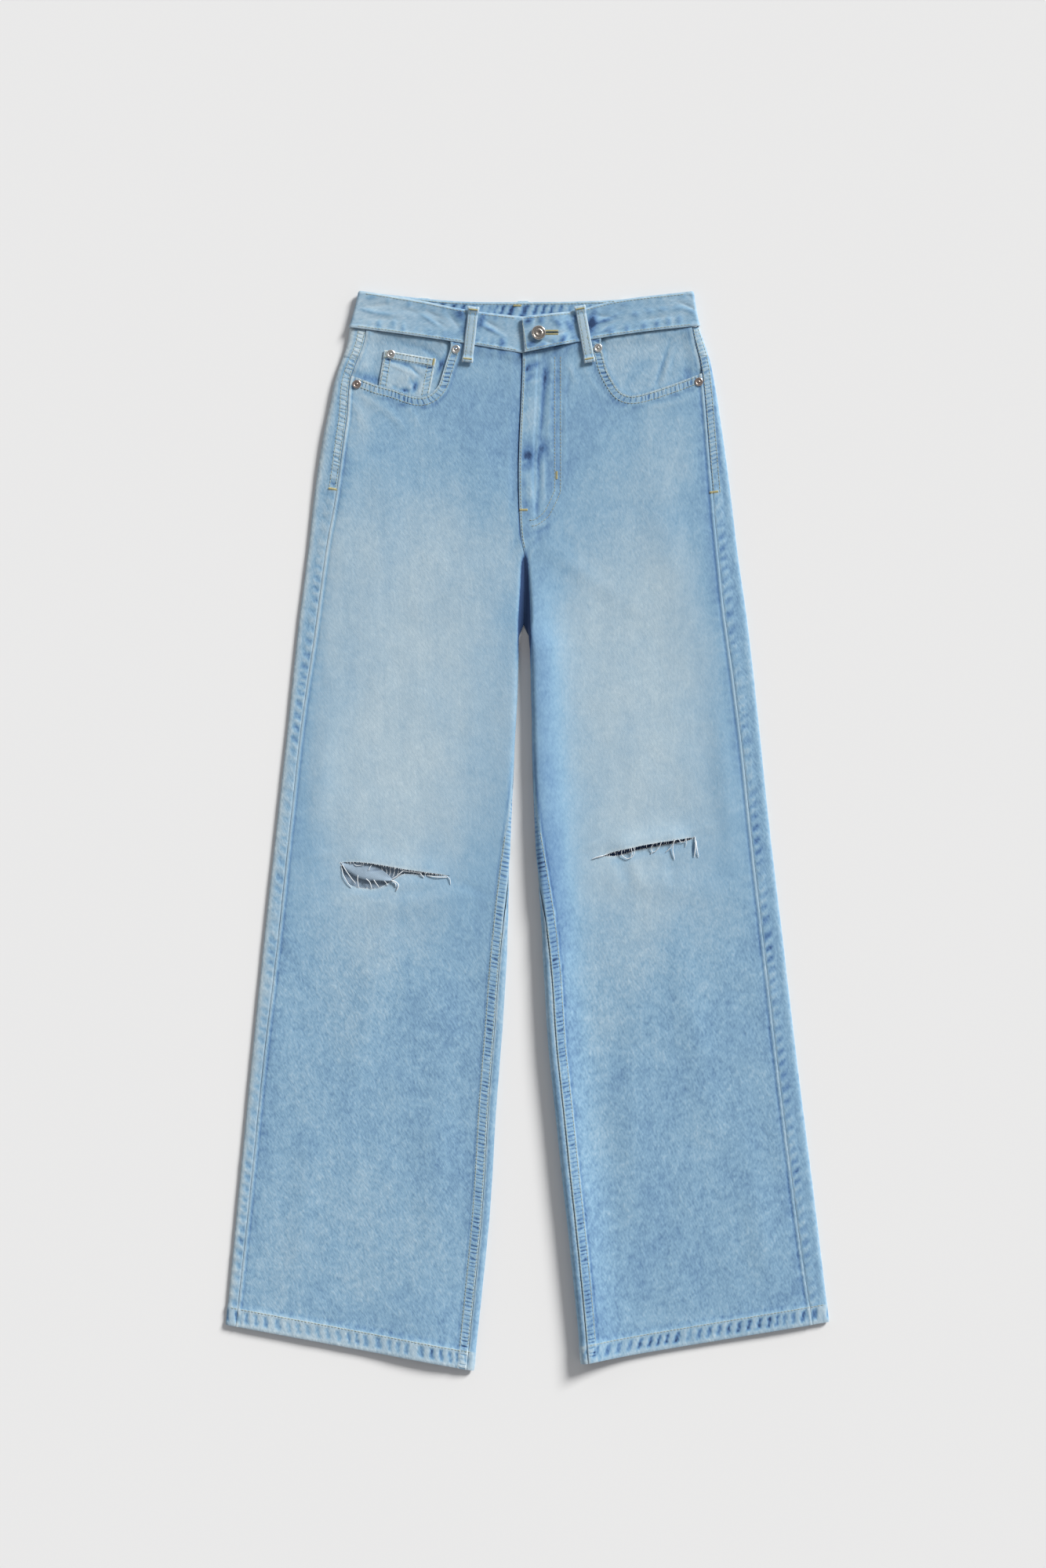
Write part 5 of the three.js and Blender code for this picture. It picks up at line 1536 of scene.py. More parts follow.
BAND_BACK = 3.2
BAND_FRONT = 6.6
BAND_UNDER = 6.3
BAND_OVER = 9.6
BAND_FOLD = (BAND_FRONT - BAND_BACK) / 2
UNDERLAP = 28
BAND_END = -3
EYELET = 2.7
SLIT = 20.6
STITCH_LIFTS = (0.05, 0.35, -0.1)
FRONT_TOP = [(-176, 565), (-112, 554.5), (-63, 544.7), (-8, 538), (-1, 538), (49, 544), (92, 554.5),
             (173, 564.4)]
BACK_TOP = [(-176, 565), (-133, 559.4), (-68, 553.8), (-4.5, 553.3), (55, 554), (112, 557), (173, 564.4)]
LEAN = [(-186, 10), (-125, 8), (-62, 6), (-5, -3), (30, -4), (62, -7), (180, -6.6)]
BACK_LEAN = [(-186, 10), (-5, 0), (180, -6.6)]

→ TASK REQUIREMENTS
Your task is to quote all of the data word for word.

→ COMPLETED TASK
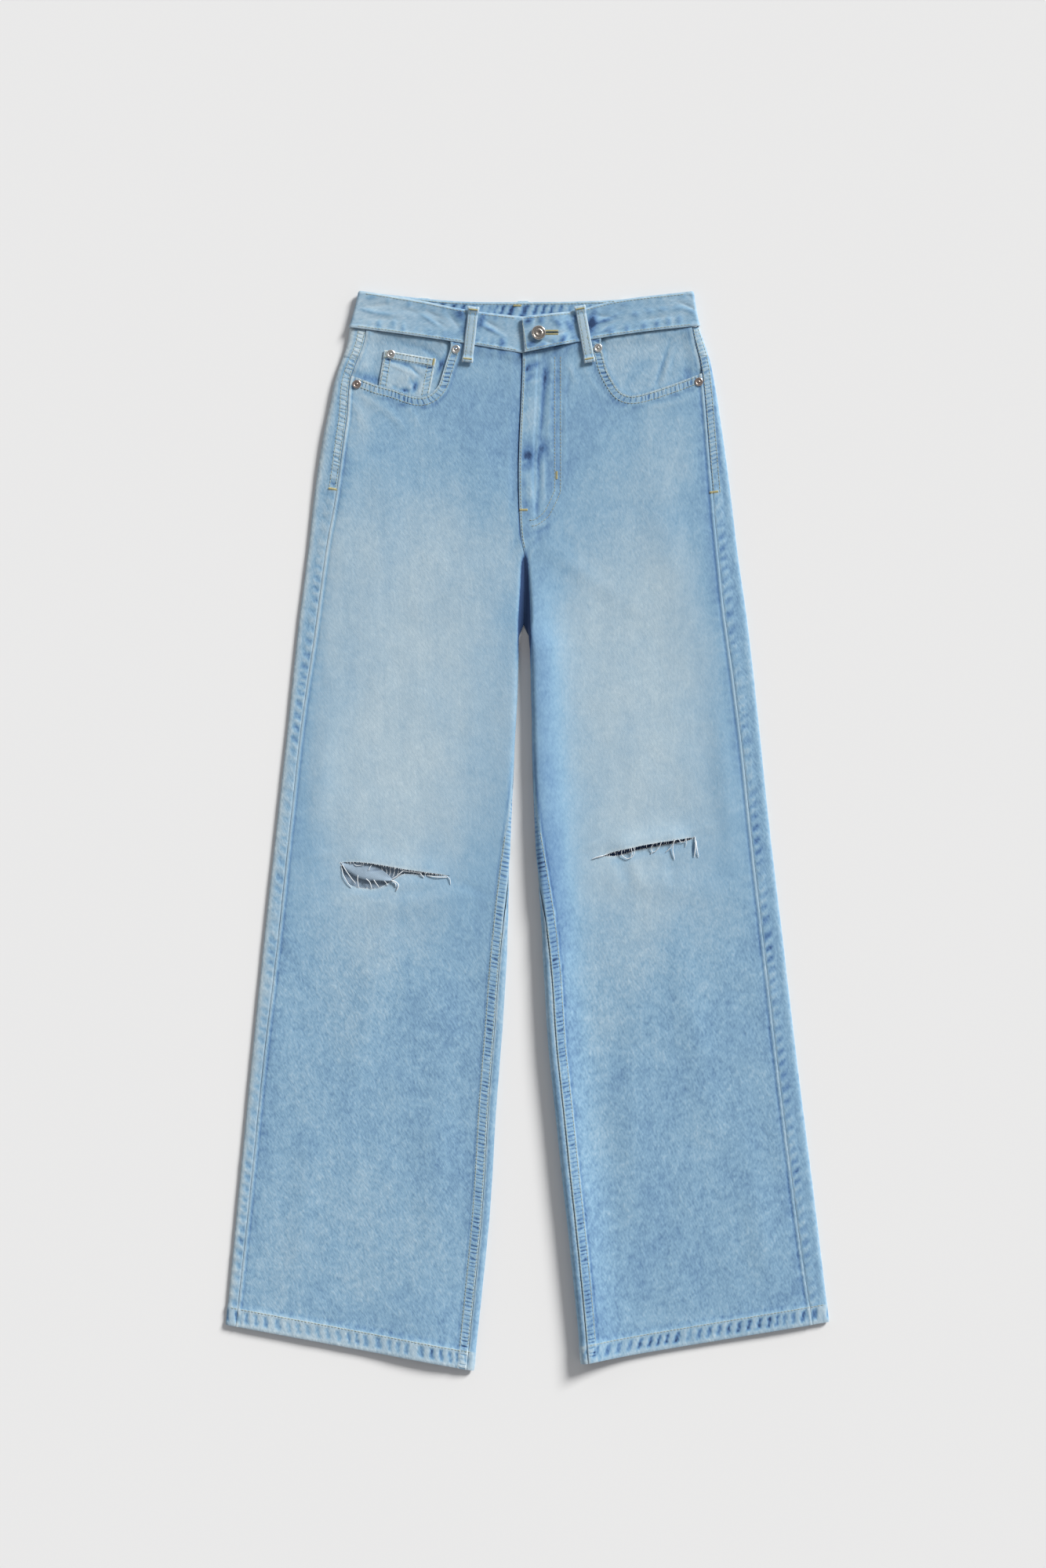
Write part 5 of the three.js and Blender code for this picture. It picks up at line 1536 of scene.py. More parts follow.
BAND_BACK = 3.2
BAND_FRONT = 6.6
BAND_UNDER = 6.3
BAND_OVER = 9.6
BAND_FOLD = (BAND_FRONT - BAND_BACK) / 2
UNDERLAP = 28
BAND_END = -3
EYELET = 2.7
SLIT = 20.6
STITCH_LIFTS = (0.05, 0.35, -0.1)
FRONT_TOP = [(-176, 565), (-112, 554.5), (-63, 544.7), (-8, 538), (-1, 538), (49, 544), (92, 554.5),
             (173, 564.4)]
BACK_TOP = [(-176, 565), (-133, 559.4), (-68, 553.8), (-4.5, 553.3), (55, 554), (112, 557), (173, 564.4)]
LEAN = [(-186, 10), (-125, 8), (-62, 6), (-5, -3), (30, -4), (62, -7), (180, -6.6)]
BACK_LEAN = [(-186, 10), (-5, 0), (180, -6.6)]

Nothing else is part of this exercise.